Digital skills taught by women for women
Barley’s initiative Developers in Vogue supports, among others, graduates who want to become software developers. The courses are run in cooperation with Ghana’s National Vocational Training Institute. The initiative also offers coaching and mentoring programmes run by women for women who want to set up a digital business. Within a year of the initiative’s launch, more than 100 women are already part of the community. Developers in Vogue is part of the program for sustainable economic development that the German development agency GIZ is carrying out in Ghana. In cooperation with Ghana’s vocational education and training agency, the programme develops and carries out training courses in information and communication technology. Coaching and mentoring programs to help young women found their own companies are also part of the project.
This is just one of 32 projects run around the world under the umbrella of the eSkills4Girls initiative, which empowers women and girls to engage with the tech sector. GIZ runs eSkills4Girls on behalf of the German Ministry for Economic Development and Cooperation (BMZ) with the aim of closing the digital gender divide and boosting women’s employment.

The initiative promotes training and employment for women and business start-ups by women in the tech sector. eSkills4Girls was launched in 2017 in the wake of Germany’s G20 Presidency and is jointly financed by the European Union. Around the world, women occupy just under a quarter of all jobs in the tech industry, one of the most important growth sectors. This means that women are losing out on the opportunities for economic and social development that working in the sector involves.
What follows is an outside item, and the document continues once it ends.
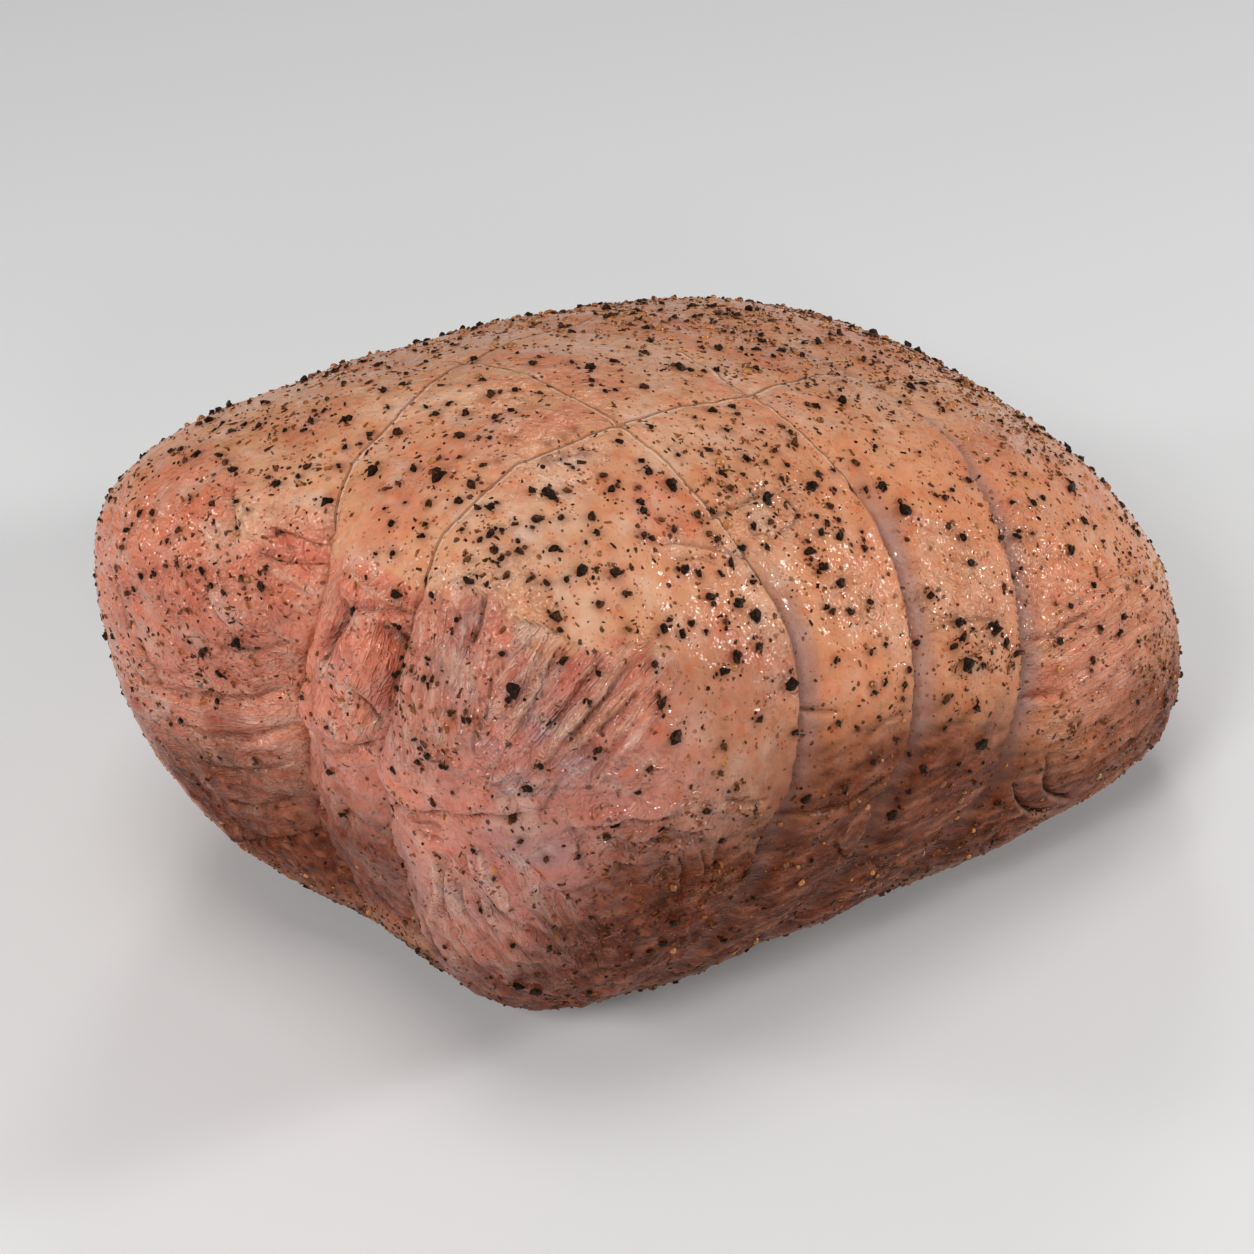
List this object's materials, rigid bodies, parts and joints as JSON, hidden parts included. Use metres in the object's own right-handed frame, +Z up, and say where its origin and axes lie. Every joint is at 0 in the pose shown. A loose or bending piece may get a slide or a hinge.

As well as cooperating with local stakeholders and organisations, the initiative supports partnerships with companies. For example, a training programme called Africa Code Week is run each year in partnership with software producer SAP. It gives female students their first taste of programming skills. In 2018, almost 14,000 girls and young women across 15 African countries took part in workshops.
Skills in demand
GIZ also supports projects in Rwanda that help women into jobs in the tech sector. The country’s digital economy is growing rapidly, but women have so far been largely unable to benefit from this growth. On behalf of BMZ, a programming academy – ‘WeCode’ – has therefore been set up.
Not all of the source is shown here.